On November 8, 2024, the Company filed a resale registration statement on Form S-3 pursuant to which CF&Co may make offers and sales of the BGC Group 4.375% Senior Notes, BGC Group 8.000% Senior Notes and BGC Group 6.600% Senior Notes in connection with ongoing market-making transactions which may occur from time to time. Such market-making transactions in these securities may occur in the open market or may be privately negotiated at prevailing market prices at the time of resale or at related or negotiated prices. Neither CF&Co, nor any other of the Company’s other affiliates, has any obligation to make a market in our securities, and CF&Co or any such other affiliate may discontinue market-making activities at any time without notice.
The carrying value of the BGC Group 6.600% Senior Notes was $495.5 million as of December 31, 2024. BGC Group recorded interest expense related to the BGC Group 6.600% Senior Notes of $18.9 million for the year ended December 31, 2024.

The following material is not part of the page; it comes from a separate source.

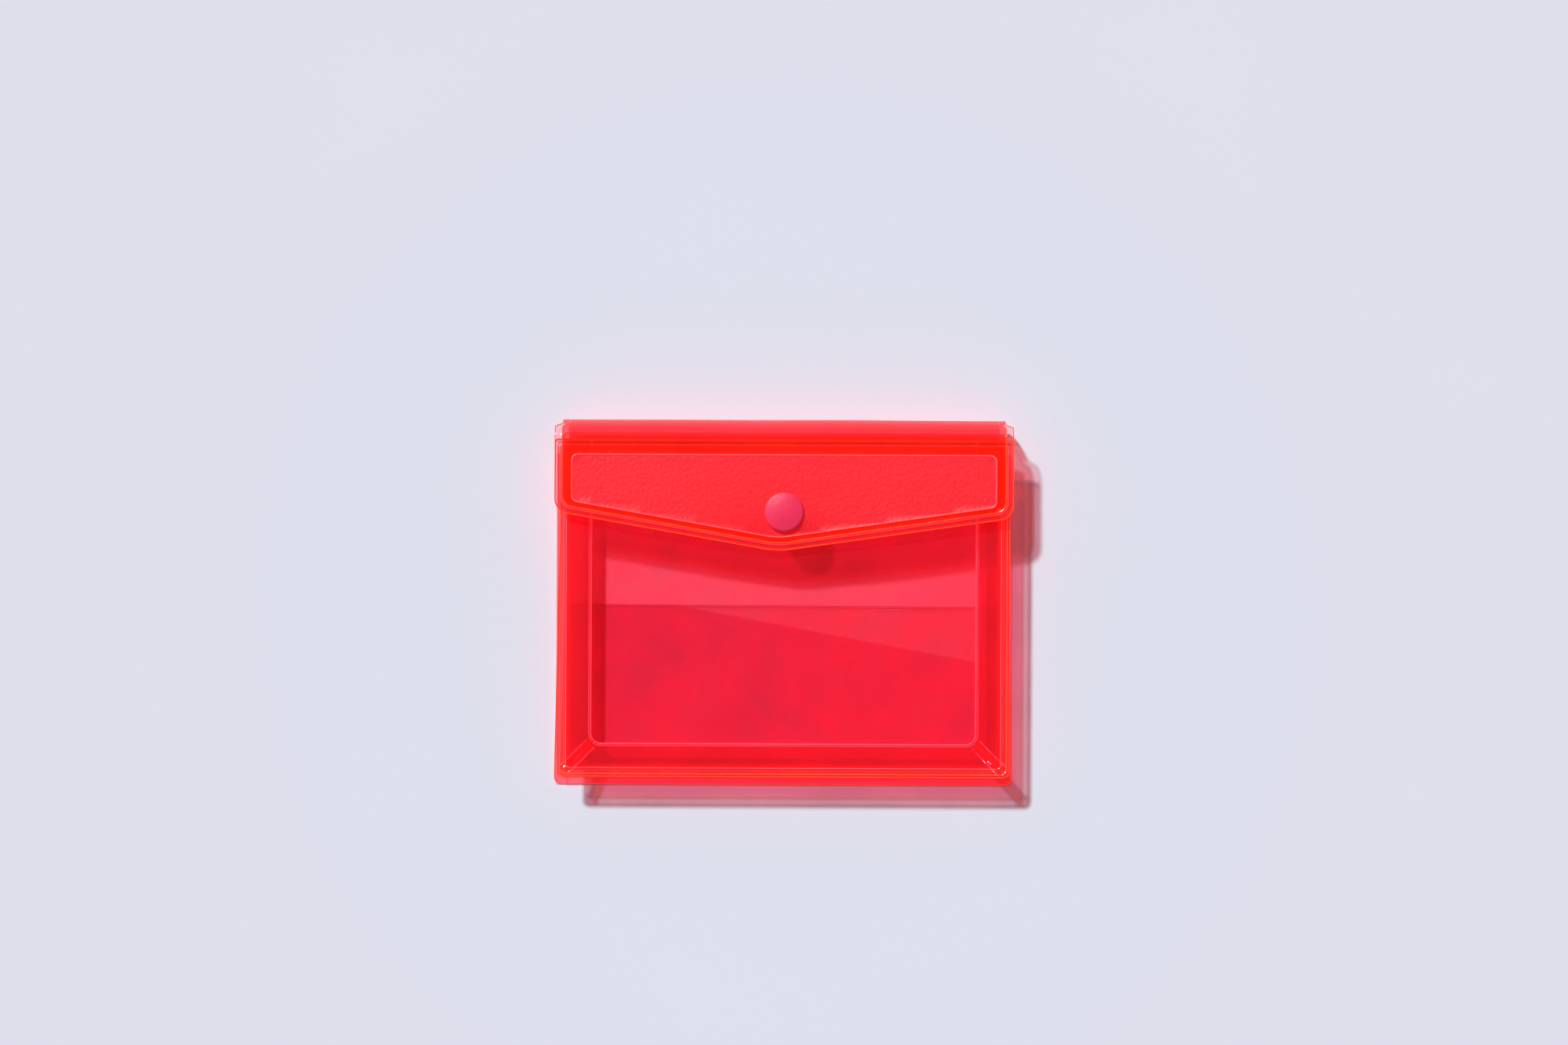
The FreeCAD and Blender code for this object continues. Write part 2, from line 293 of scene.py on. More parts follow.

BGC Credit Agreement with Cantor
On March 12, 2024, the Company borrowed $275.0 million from Cantor under the BGC Credit Agreement. On April 1, 2024, the outstanding balance of $275.0 million was repaid in its entirety. There were no borrowings by the Company under the BGC Credit Agreement as of December 31, 2024. The Company recorded $1.1 million of interest expense related to the BGC Credit Agreement for the year ended December 31, 2024. The Company did not record any interest expense related to the BGC Credit Agreement during the years ended December 31, 2023 and 2022. See “Item 7—Management’s Discussion and Analysis of Financial Condition and Results of Operations – Liquidity and Capital Resources” included in Part I, Item 7 of this Annual Report on Form 10-K for additional information related to these transactions.